King’s tone and examples in his essay invite the reader to see things from his perspective. He uses casual language, speaking directly to the reader. King uses first and second-person pronouns more than 50 times in the excerpt. According to psychology researchers Tad Brunyé et al., using first-person pronouns makes the reader model the situation from a personal perspective, as if he or she is performing the action. King subtly forces readers to see from his perspective, making them more inclined to believe his argument.

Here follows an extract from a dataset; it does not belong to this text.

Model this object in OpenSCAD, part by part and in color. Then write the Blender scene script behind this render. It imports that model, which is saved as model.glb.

In addition to inviting a reader in through word choice, King leaves a reader feeling good despite his or her bad characteristics. He makes exaggerated claims that everyone is mentally ill and potentially murderous. This shocks the reader into paying attention, stimulating the reader to find out why. Then, King soothes the reader. The reader is not a bad person, because having malicious thoughts is normal. Philosophy expert Melinda Hall also claims that King wants to make his readers feel included, despite any flaws, in her analysis of King’s work from a perspective of disability and outsiders. She claims that readers are meant to empathize with King’s monsters, supporting the idea that King wants his readers to accept that darkness only makes them human. Readers would be challenged to disagree with an argument that makes them feel good about themselves, and King’s argument accomplishes just that.

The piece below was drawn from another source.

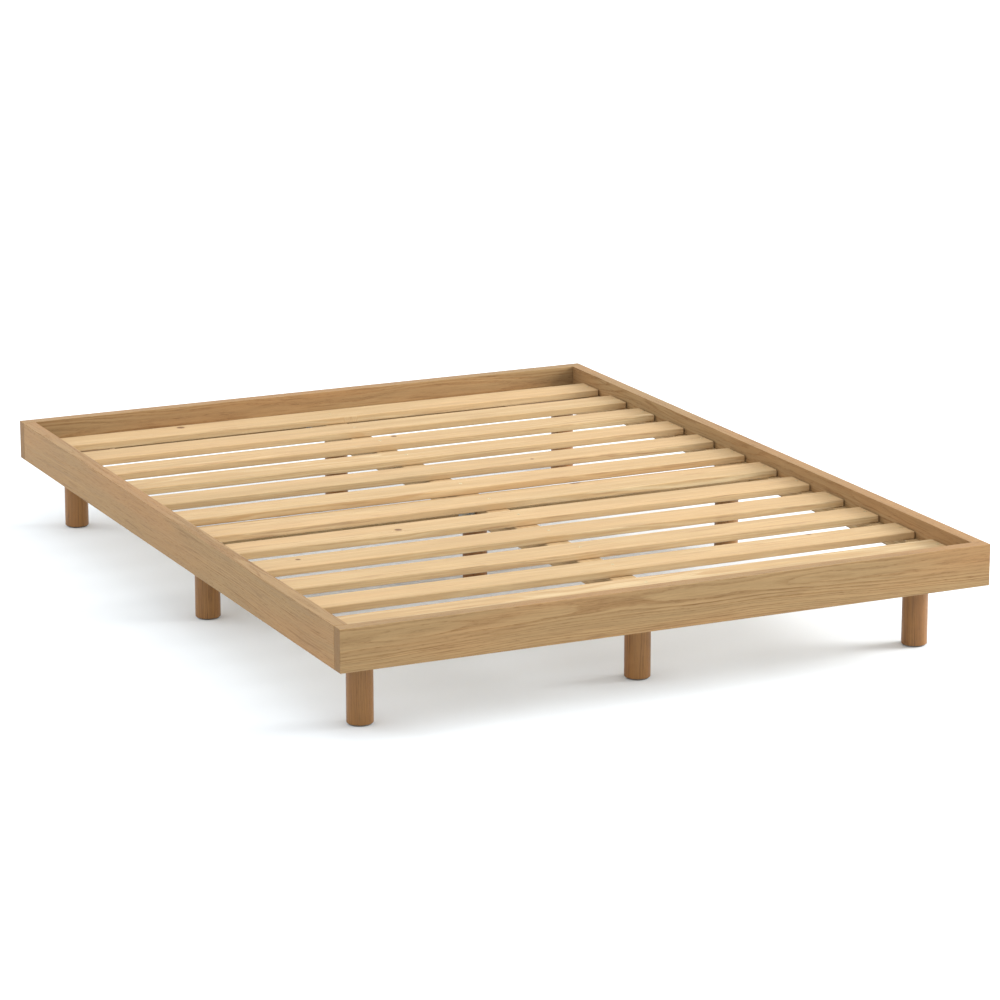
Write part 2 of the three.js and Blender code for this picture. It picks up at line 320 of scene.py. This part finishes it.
def wood_surface(graph, rings, fibre, pore, timber):
    """Sets the wood's bump and gloss, and returns its roughness. Early wood and pores lie low."""
    height = graph.math("SUBTRACT", graph.product(fibre, 0.35), graph.product(pore, 2 * timber.pores))
    height = graph.math("SUBTRACT", height, graph.product(rings, 0.3))
    graph.bump(height, 0.25 * MM, 0.6)
    graph.set("Specular IOR Level", timber.specular)
    roughness = graph.ramp(fibre, 0.2, 0.8, timber.roughness - 0.06, timber.roughness + 0.08)
    return graph.math("ADD", roughness, graph.product(pore, 0.2))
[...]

Finally, King’s expertise in horror is strong support for his claims. The essay’s introduction names King as an influential author and reminds the reader of some of his most popular works. King proves his expertise by referencing both real and imagined monsters and demonstrating familiarity with the feelings that horror movies evoke. Hall’s use of King as one of the primary authors studied in her research also supports the claim for King’s expertise. Since King is successful as a horror author, he must understand what draws audiences to the genre.

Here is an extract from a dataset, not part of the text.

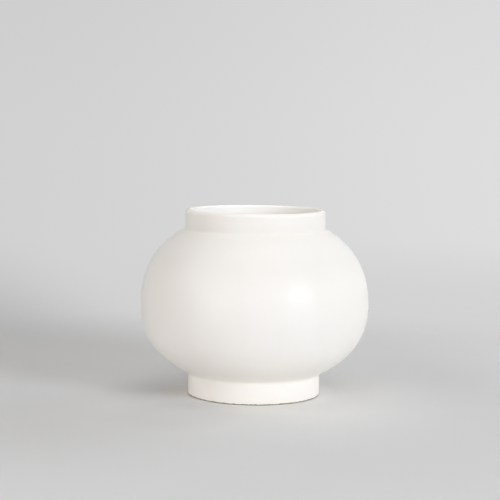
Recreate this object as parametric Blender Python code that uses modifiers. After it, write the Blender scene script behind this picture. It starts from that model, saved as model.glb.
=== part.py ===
"""A squat round vase of glazed stoneware, in the four pieces that are luted together before firing.

Two thrown bowls meet rim to rim at the widest ring. A straight collar stands on the stub of the neck,
and a foot ring carries the lower bowl. Metres, +Z up, with the origin on the vase's axis, on the ground.
"""

import math

import bpy
from mathutils import Vector

# Belly: each bowl is a quarter of a superellipse, turned about the axis
BELLY_RADIUS = 0.1000
LOWER_DEPTH = 0.0699  # from the widest ring down to the middle of the underside
LOWER_FULLNESS = 2.217  # 2 is an ellipse, and more is squarer
UPPER_RISE = 0.0800  # from the widest ring up to where the shoulder's curve would close
UPPER_FULLNESS = 2.266
WALL = 0.0045
FLOOR = 0.0070  # clay in the middle of the base

# Collar and neck
COLLAR_RADIUS = 0.0613
COLLAR_HEIGHT = 0.0163  # from the shoulder to the top of the lip
COLLAR_WALL = 0.0045
LIP_CREST = 0.7  # the lip is highest at this share of the wall, counted from outside
NECK_STUB = 0.0035  # how far the neck rises from the shoulder before the collar's seam
NECK_FILLET = 0.0022
THROAT_ROUND = 0.0020

# Foot ring
FOOT_RADIUS = 0.0578
FOOT_HEIGHT = 0.0195  # from the ground to the belly, on the outside
FOOT_WALL = 0.0070  # at the top, where it carries the bowl
FOOT_TAPER = 0.0012  # how much thinner the ring is at the ground, all of it on the inside
FOOT_OUTER_ROUND = 0.0010
FOOT_INNER_ROUND = 0.0015

# Luted seams
SLIP = 0.0003  # the film of liquid clay that holds each seam
KEY_SHARE = 0.5  # of the wall's width, taken by the ridge that centres one rim on the other
KEY_HEIGHT = 0.0016

# Glaze
GLAZE_ROUGHNESS = 0.45
COLLAR_COLOUR = (0.92, 0.90, 0.88)
UPPER_COLOUR = (0.91, 0.89, 0.87)
LOWER_COLOUR = (0.90, 0.88, 0.86)
FOOT_COLOUR = (0.88, 0.86, 0.83)

# Facets
TURN_STEPS = 72
OUTSIDE_STEPS = 15
INSIDE_STEPS = 11
SADDLE_STEPS = 3
ROUND_STEPS = 3
LIP_STEPS = 4
SHARP_ANGLE = math.radians(35)
WELD = 0.00001  # points this near the axis, or each other, become one

RIGHT_ANGLE = math.pi / 2
UP = 1
DOWN = -1


class Bulge:
    """A quarter of a superellipse, from its widest ring, at height 0, to the axis."""

    def __init__(self, radius, reach, fullness, way):
        self.radius = radius
        self.reach = reach
        self.fullness = fullness
        self.way = way

    def point(self, angle):
        """Radius and height, at an angle from 0 on the widest ring to a right angle on the axis."""
        power = 2 / self.fullness
        radius = self.radius * math.cos(angle) ** power
        height = self.way * self.reach * math.sin(angle) ** power
        return (radius, height)

    def points(self, start, end, steps):
        return [self.point(start + (end - start) * i / steps) for i in range(steps + 1)]

    def angle_at_radius(self, radius):
        return math.acos((radius / self.radius) ** (self.fullness / 2))

    def angle_at_reach(self, reach):
        return math.asin((reach / self.reach) ** (self.fullness / 2))

    def height_at(self, radius):
        return self.point(self.angle_at_radius(radius))[1]


# What the sizes above come to
LOWER_OUTSIDE = Bulge(BELLY_RADIUS, LOWER_DEPTH, LOWER_FULLNESS, DOWN)
LOWER_INSIDE = Bulge(BELLY_RADIUS - WALL, LOWER_DEPTH - FLOOR, LOWER_FULLNESS, DOWN)
UPPER_OUTSIDE = Bulge(BELLY_RADIUS, UPPER_RISE, UPPER_FULLNESS, UP)
UPPER_INSIDE = Bulge(BELLY_RADIUS - WALL, UPPER_RISE - WALL, UPPER_FULLNESS, UP)
THROAT_RADIUS = COLLAR_RADIUS - COLLAR_WALL
RIM_KEY_RADIUS = BELLY_RADIUS - WALL / 2
NECK_KEY_RADIUS = COLLAR_RADIUS - COLLAR_WALL / 2
EQUATOR_HEIGHT = FOOT_HEIGHT - LOWER_OUTSIDE.height_at(FOOT_RADIUS)
SHOULDER_RISE = UPPER_OUTSIDE.height_at(COLLAR_RADIUS)
NECK_SEAM_RISE = SHOULDER_RISE + NECK_STUB


def rounded(before, corner, after, radius):
    """The arc that rounds a corner, from the side of the point before it to that of the point after."""
    corner = Vector(corner)
    inward = (Vector(before) - corner).normalized()
    outward = (Vector(after) - corner).normalized()
    half_angle = inward.angle(outward) / 2
    centre = corner + (inward + outward).normalized() * radius / math.sin(half_angle)
    run = radius / math.tan(half_angle)
    first = (corner + inward * run - centre).normalized()
    last = (corner + outward * run - centre).normalized()
    return [tuple(centre + radius * first.slerp(last, i / ROUND_STEPS)) for i in range(ROUND_STEPS + 1)]


def ridge(radius, height, wall):
    """The raised key on a lower rim, from its inner to its outer side."""
    half = KEY_SHARE * wall / 2
    return [(radius - half, height), (radius, height + KEY_HEIGHT), (radius + half, height)]


def groove(radius, height, wall):
    """The groove in the rim above, a film of slip clear of the key, from its outer to its inner side."""
    half = KEY_SHARE * wall / 2
    depth = KEY_HEIGHT - SLIP + SLIP * math.hypot(half, KEY_HEIGHT) / half
    mouth = half * depth / KEY_HEIGHT
    return [(radius + mouth, height), (radius, height + depth), (radius - mouth, height)]


def foot_ring_outline():
    """Heights from the ground. The top is a saddle that follows the underside of the bowl."""
    inner_top = FOOT_RADIUS - FOOT_WALL
    saddle = []
    for i in range(SADDLE_STEPS + 1):
        radius = inner_top + FOOT_WALL * i / SADDLE_STEPS
        saddle.append((radius, EQUATOR_HEIGHT + LOWER_OUTSIDE.height_at(radius) - SLIP))
    outer_corner = (FOOT_RADIUS, 0)
    inner_corner = (inner_top + FOOT_TAPER, 0)
    outer_edge = rounded(saddle[-1], outer_corner, inner_corner, FOOT_OUTER_ROUND)
    inner_edge = rounded(outer_corner, inner_corner, saddle[0], FOOT_INNER_ROUND)
    return saddle + outer_edge + inner_edge


def lower_bowl_outline():
    """Heights from the widest ring: from the middle of the floor up to the rim, and down the outside."""
    rim = SLIP / 2
    inside = LOWER_INSIDE.points(RIGHT_ANGLE, LOWER_INSIDE.angle_at_reach(rim), INSIDE_STEPS)
    outside = LOWER_OUTSIDE.points(LOWER_OUTSIDE.angle_at_reach(rim), RIGHT_ANGLE, OUTSIDE_STEPS)
    return inside + ridge(RIM_KEY_RADIUS, -rim, WALL) + outside


def upper_bowl_outline():
    """Heights from the widest ring: across the neck's seat, down the outside, and up the inside."""
    rim = SLIP / 2
    seat = NECK_SEAM_RISE - SLIP / 2
    shoulder = UPPER_OUTSIDE.angle_at_radius(COLLAR_RADIUS + NECK_FILLET)
    outside = UPPER_OUTSIDE.points(shoulder, UPPER_OUTSIDE.angle_at_reach(rim), OUTSIDE_STEPS)
    throat = UPPER_INSIDE.angle_at_radius(THROAT_RADIUS + THROAT_ROUND)
    inside = UPPER_INSIDE.points(UPPER_INSIDE.angle_at_reach(rim), throat, INSIDE_STEPS)

    neck_outer = (COLLAR_RADIUS, seat)
    neck_inner = (THROAT_RADIUS, seat)
    neck_foot = (COLLAR_RADIUS, SHOULDER_RISE)
    throat_foot = (THROAT_RADIUS, UPPER_INSIDE.height_at(THROAT_RADIUS))
    top = [neck_inner] + ridge(NECK_KEY_RADIUS, seat, COLLAR_WALL) + [neck_outer]
    fillet = rounded(neck_outer, neck_foot, outside[0], NECK_FILLET)
    throat_edge = rounded(inside[-1], throat_foot, neck_inner, THROAT_ROUND)
    return top + fillet + outside + groove(RIM_KEY_RADIUS, rim, WALL) + inside + throat_edge


def neck_collar_outline():
    """Heights from the collar's seam. Two quarter rounds, the outer one the larger, make the lip."""
    seat = SLIP / 2
    lip = COLLAR_HEIGHT - NECK_STUB
    outer_round = LIP_CREST * COLLAR_WALL
    inner_round = COLLAR_WALL - outer_round
    crest = COLLAR_RADIUS - outer_round
    outline = []
    for i in range(LIP_STEPS):
        angle = RIGHT_ANGLE * i / LIP_STEPS
        outline.append((crest - inner_round * math.cos(angle), lip - inner_round * (1 - math.sin(angle))))
    for i in range(LIP_STEPS + 1):
        angle = RIGHT_ANGLE * i / LIP_STEPS
        outline.append((crest + outer_round * math.sin(angle), lip - outer_round * (1 - math.cos(angle))))
    outline.append((COLLAR_RADIUS, seat))
    return outline + groove(NECK_KEY_RADIUS, seat, COLLAR_WALL) + [(THROAT_RADIUS, seat)]


def glaze(name, colour):
    material = bpy.data.materials.new(name)
    material.use_nodes = True
    shader = material.node_tree.nodes["Principled BSDF"]
    shader.inputs["Base Color"].default_value = (*colour, 1)
    shader.inputs["Roughness"].default_value = GLAZE_ROUGHNESS
    shader.inputs["Metallic"].default_value = 0
    return material


def turned(name, outline, height, colour, parent):
    """One piece: its outline turned about the axis, with the outline's zero stood at a height."""
    closed = outline[0][0] > WELD
    count = len(outline)
    edges = [(i, (i + 1) % count) for i in range(count if closed else count - 1)]
    mesh = bpy.data.meshes.new(name + "_outline")
    mesh.from_pydata([(radius, 0, z) for radius, z in outline], edges, [])
    piece = bpy.data.objects.new(name, mesh)
    parent.users_collection[0].objects.link(piece)
    piece.parent = parent
    piece.location.z = height

    turn = piece.modifiers.new("Turn", "SCREW")
    turn.steps = TURN_STEPS
    turn.render_steps = TURN_STEPS
    turn.use_merge_vertices = True
    turn.merge_threshold = WELD
    shade_round(piece)
    piece.data.materials.append(glaze(name + "_glaze", colour))


def shade_round(piece):
    """Makes the turned surface the object's own mesh, smooth but for its real edges."""
    graph = bpy.context.evaluated_depsgraph_get()
    mesh = bpy.data.meshes.new_from_object(piece.evaluated_get(graph))
    mesh.name = piece.name
    mesh.shade_smooth()
    mesh.set_sharp_from_angle(angle=SHARP_ANGLE)
    outline = piece.data
    piece.modifiers.clear()
    piece.data = mesh
    bpy.data.meshes.remove(outline)


def main():
    for obj in list(bpy.data.objects):
        bpy.data.objects.remove(obj)
    collection = bpy.data.collections.new("round_vase")
    bpy.context.scene.collection.children.link(collection)
    vase = bpy.data.objects.new("vase", None)
    vase.empty_display_size = BELLY_RADIUS
    collection.objects.link(vase)

    turned("foot_ring", foot_ring_outline(), 0, FOOT_COLOUR, vase)
    turned("lower_bowl", lower_bowl_outline(), EQUATOR_HEIGHT, LOWER_COLOUR, vase)
    turned("upper_bowl", upper_bowl_outline(), EQUATOR_HEIGHT, UPPER_COLOUR, vase)
    neck_seam_height = EQUATOR_HEIGHT + NECK_SEAM_RISE
    turned("neck_collar", neck_collar_outline(), neck_seam_height, COLLAR_COLOUR, vase)


main()
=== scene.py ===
"""The looks of a squat round vase: four glazed pieces on the packed clay frame, in a round paper sweep."""

import math

import bpy
from mathutils import Matrix, Vector


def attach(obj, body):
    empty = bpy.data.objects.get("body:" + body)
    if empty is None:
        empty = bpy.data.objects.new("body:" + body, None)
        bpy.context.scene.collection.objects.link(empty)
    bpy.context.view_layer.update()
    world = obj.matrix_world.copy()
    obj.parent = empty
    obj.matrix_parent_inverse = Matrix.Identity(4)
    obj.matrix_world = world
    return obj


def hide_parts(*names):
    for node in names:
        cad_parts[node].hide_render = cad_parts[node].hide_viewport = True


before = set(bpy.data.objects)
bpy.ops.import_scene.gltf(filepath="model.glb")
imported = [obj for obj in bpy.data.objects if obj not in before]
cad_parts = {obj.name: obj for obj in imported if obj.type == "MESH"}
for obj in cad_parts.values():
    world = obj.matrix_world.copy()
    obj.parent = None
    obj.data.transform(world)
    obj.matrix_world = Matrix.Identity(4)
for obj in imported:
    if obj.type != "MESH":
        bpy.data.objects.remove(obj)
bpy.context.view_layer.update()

# The clay's sizes, in metres but for the two fullnesses and the crest
BELLY_RADIUS = 0.1000
LOWER_DEPTH = 0.0699  # from the widest ring down to where the lower curve meets the axis
LOWER_FULLNESS = 2.217  # the power of a superellipse: 2 is an ellipse, and more is fuller
UPPER_RISE = 0.0800
UPPER_FULLNESS = 2.266
WALL = 0.0045
FLOOR = 0.0070
COLLAR_RADIUS = 0.0613
COLLAR_HEIGHT = 0.0163  # above the shoulder
COLLAR_WALL = 0.0045
LIP_CREST = 0.7  # how far in from the outside the lip is highest, as a share of its wall
NECK_STUB = 0.0035  # how much of the collar's height the upper bowl carries
NECK_FILLET = 0.0022
THROAT_ROUND = 0.0020
FOOT_RADIUS = 0.0578
FOOT_HEIGHT = 0.0195  # up to where its outside meets the bowl
FOOT_WALL = 0.0070
FOOT_TAPER = 0.0012  # how much thinner the foot's wall is at the ground
FOOT_OUTER_ROUND = 0.0010
FOOT_INNER_ROUND = 0.0015

# What only the looks add, in metres
CREASE_ROUND = 0.0046  # glaze gathered in the corners between foot and bowl
TUCK = 0.00005  # how deep the foot's top is set into the bowl, so that no crack shows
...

King writes an effective essay that lures a reader in through its relatability and leaves the reader feeling good about his or her internal darkness. However, readers should be cautious of taking everything King writes at face value. As a prolific horror author, he earns more if more people, believing that horror stories are necessary to placate internal monsters, buy his books. Despite the potential for King’s personal gain, his essay is persuasive and well suited to convince the average American for which it was written.